The federal court postponed anew the scheduled sentencing on Friday of Mohammad Jahangir Miah in the wake of new charges filed against him for alleged involvement in a scam involving the cashing of fraudulent CNMI tax refund checks in grocery stores.

U.S. District Court for the NMI Chief Judge Ramona V. Manglona on Friday postponed Miah’s sentencing after the U.S. government asked the court to declare Miah in breach of a plea agreement that he entered in connection with the driver’s license scam case.

This is the sixth time that Miah’s sentencing has been postponed, according to court records.

Manglona set an evidentiary hearing on the prosecution’s motion on Thursday at 1:30pm.

The judge also noted that Miah should get a conflict-free counsel because of the new case and appointed attorney Colin Thompson for that role.

Attorney Joseph Horey withdrew as Miah’s counsel in the new case. After the hearing on Friday, Horey also withdrew as his counsel in the driver’s license scam case.

Assistant U.S. attorney Garth R. Backe said the plea agreement that Miah entered with the U.S. government in August last year expressly states that, if he “engages in criminal conduct after the entry of his plea agreement and before sentencing,” the government would then “be free from its obligations under the agreement.”

Backe said that Miah, on the other hand, would remain “guilty of the matters to which he had pled pursuant to this agreement.”

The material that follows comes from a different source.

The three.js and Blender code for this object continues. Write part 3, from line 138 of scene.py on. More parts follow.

The prosecutor said that the U.S. government officially notifies both Miah and the court of its position that Miah has engaged in criminal conduct, breaching the agreement.

Miah, through Horey, objected to Backe’s motions. The defense counsel said the issues of the new case play no part in the sentencing. Horey said it is the U.S. government that breached the plea agreement.

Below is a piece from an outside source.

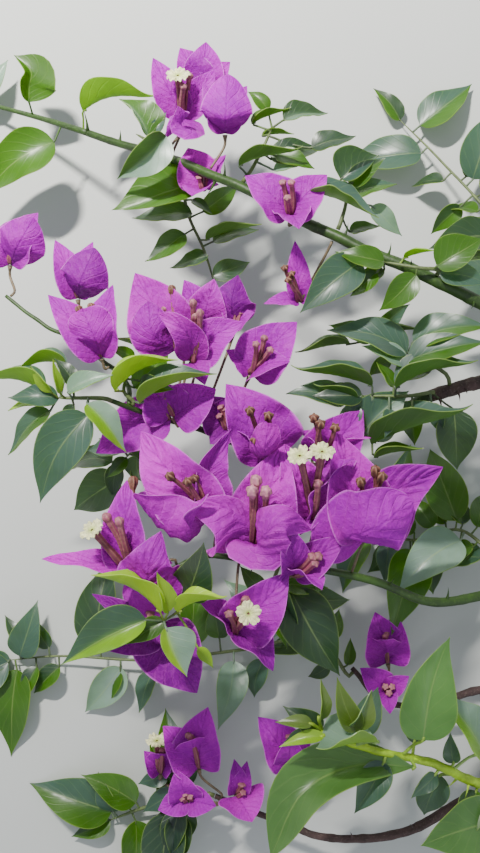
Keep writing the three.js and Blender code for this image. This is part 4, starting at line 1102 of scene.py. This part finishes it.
def add_thing(name, data, location=(0, 0, 0)):
    thing = bpy.data.objects.new(name, data)
    thing.location = location
    bpy.context.scene.collection.objects.link(thing)
    return thing


def add_camera():
    data = bpy.data.cameras.new("camera")
    data.sensor_width = 36
    data.lens = 50
    across, down, height = FOOTPRINT_MIDDLE
    bpy.context.scene.camera = add_thing("camera", data, (-across * MM, -down * MM, (EYE_HEIGHT - height) * MM))


def add_area(name, location, size, power, colour):
    data = bpy.data.lights.new(name, "AREA")
    data.size = size
    data.energy = power
    data.color = colour
    way = -np.array(location)
    turn = (math.acos(-way[2] / np.linalg.norm(way)), 0, math.atan2(way[0], -way[1]))
    add_thing(name, data, location).rotation_euler = turn


def add_stage():
    floor = bpy.data.meshes.new("floor")
    corners = [(x * FLOOR_REACH, y * FLOOR_REACH, 0) for x, y in ((-1, -1), (1, -1), (1, 1), (-1, 1))]
    floor.from_pydata(corners, [], [(0, 1, 2, 3)])
    floor.materials.append(floor_material())
    ground = add_thing("floor", floor)
    world = bpy.data.worlds.new("studio")
    world.use_nodes = True
    background = world.node_tree.nodes["Background"].inputs
    background[0].default_value = WORLD["colour"]
    background[1].default_value = WORLD["strength"]
    bpy.context.scene.world = world
    for name, lamp in LAMPS.items():
        add_area(name, **lamp)


# The branch

leaf_skin = leaf_material()
bract_skin = bract_material()
cane_skin = skin_material("cane", 0.5, 0.4, 130.0, (0.22, 0.34, 0.06))
bark_skin = skin_material("bark", 0.85, 1.0, 170.0, (0.5, 0.42, 0.34))
twig_skin = skin_material("twig", 0.55, 0.4, 200.0)
tube_skin = skin_material("tube", 0.6, 0.4, 400.0, (0.8, 0.5, 0.5))
star_skin = skin_material("star", 0.6, 0.3, 500.0, (0.95, 0.95, 0.8))

for stem_name, stem in STEMS.items():
    if stem["tint"] in ("bark", "limb"):
        grow_stem(stem_name, stem, WOODY).build(bark_skin, "bark", [stem_name])
    else:
        grow_stem(stem_name, stem, GREEN).build(cane_skin, "green_stem", [stem_name])

tubes, stars, stalks = Piece("flower_tubes"), Piece("flower_stars"), Piece("bloom_stalks")
for cluster, blooms in BLOOMS.items():
    names = [f"{cluster}_{number}" for number in range(1, len(blooms) + 1)]
    shared = Piece(cluster + "_bracts")
    for bloom_name, entry in zip(names, blooms):
        shell = Piece(bloom_name + "_bracts") if cluster == "main_bloom" else shared
        grow_bloom(bloom_name, *entry, shell, tubes, stars, stalks)
        if shell is not shared:
            shell.build(bract_skin, "bract", [bloom_name])
    if shared.skins:
        shared.build(bract_skin, "bract", names)
tubes.build(tube_skin, "bract")
stars.build(star_skin, "bract")
stalks.build(twig_skin, "green_stem")

twigs = Piece("leaf_twigs")
for spray_name in SPRAYS:
    leaves = Piece(spray_name + "_blades")
    grow_spray(spray_name, leaves, twigs)
    leaves.build(leaf_skin, "leaf", [spray_name])
twigs.build(twig_skin, "green_stem")

add_camera()
add_stage()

“The plea agreement provides that certain consequences may result if he [Miah] commits another crime, but nowhere in it does he promise not to commit one,” Horey said.

By contrast, the defense lawyer said, the U.S. government is in breach of the plea agreement by its endorsement of recommendations of the U.S. Probation Office.

Horey said the government is committed under the plea agreement in the old case to make a recommendation of “no upward departures of any kind under the U.S. Sentencing Guidelines.

Horey said the U.S. Probation Office’s presentence investigation report made a recommendation contrary to this, recommending an upward departure for inadequate criminal history.

Horey said the government’s response, by contrast, was to state that it has no objection to the presentence investigation report.

“This amounts to an endorsement of Probation’s position, which is contrary to the plea agreement, and is thus a breach,” he pointed out.

On Aug. 19, 2011, Miah, one of the five suspects in a driver’s license scam at the Department of Public Safety, pleaded guilty in federal court to a count of conspiring to unlawfully produce and transfer identification documents. He was placed on home confinement pending his sentencing.

Last Monday, FBI agents arrested Miah after the U.S. government filed a criminal complaint charging him with conspiracy to commit bank fraud.